But there are two qualifications I should like to make to this statement.
In the first place, I have not seen the 1578 version of Appian, the passages I have quoted being merely transcripts made by my direction. I have had only the original text to work upon, and it is possible that the Tudor Translation might offer verbal coincidences that of course would not suggest themselves to me.
In the second place, the book is not merely a translation of Appian. The descriptive title runs: “An auncient historie and exquisite chronicle of the Romanes warres, both civile and foren ... with a continuation ... from the death of Sextus Pompeius to the overthrow of Antonie and Cleopatra.”
Appian’s History of the Civil Wars, as now extant, concludes at the death of Sextus Pompeius. The Tudor translator’s continuation till the deaths of Antony and Cleopatra may be responsible for some of the later deviations from Plutarch, which I have described as independent modifications of Shakespeare’s. The matter is worth looking into.

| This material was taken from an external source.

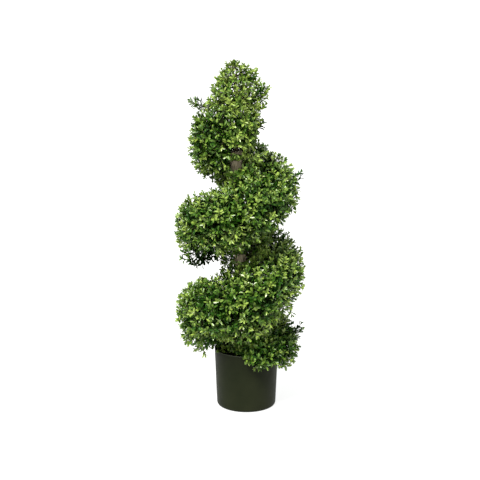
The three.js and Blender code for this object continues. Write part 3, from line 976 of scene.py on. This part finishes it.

Meanwhile, from my collation I draw two conclusions, the first definitive, the second provisional:
(1) That Shakespeare laid Appian under contribution to fill in the details of his picture.
(2) That he borrowed from him, that is, from his English translator, only for the episode of Sextus Pompeius.
APPENDIX E
CLEOPATRA’S ONE WORD
Professor Th. Zielinski of St. Petersburg suggests a peculiar interpretation of this passage in his Marginalien (Philologus, N.F., Band xviii. 1905). He starts from the assertion that Shakespeare had in his mind Ovid’s Epistle from Dido (Heroid. vii.) when he composed the parting scene between Antony and Cleopatra. This statement is neither self-evident nor initially probable. Shakespeare was no doubt acquainted with portions of Ovid both in the original and in translation, but there is not much indication that his knowledge extended to the Heroides. Mr. Churton Collins, indeed, in his plea for Shakespeare’s familiarity with Latin, calls attention to the well-known pair of quotations from these poems, the one in 3 Henry VI., the other in the Taming of the Shrew. But though Mr. Collins makes good his general contention, he hardly strengthens it with these examples: for Shakespeare’s share in both plays is so uncertain that no definite inference can be drawn from them. Apart from these more than doubtful instances, there seems to be no reference in Shakespeare to the Heroides, either in the Latin of Ovid or in the English of Turberville; and it would be strange to find one cropping up here.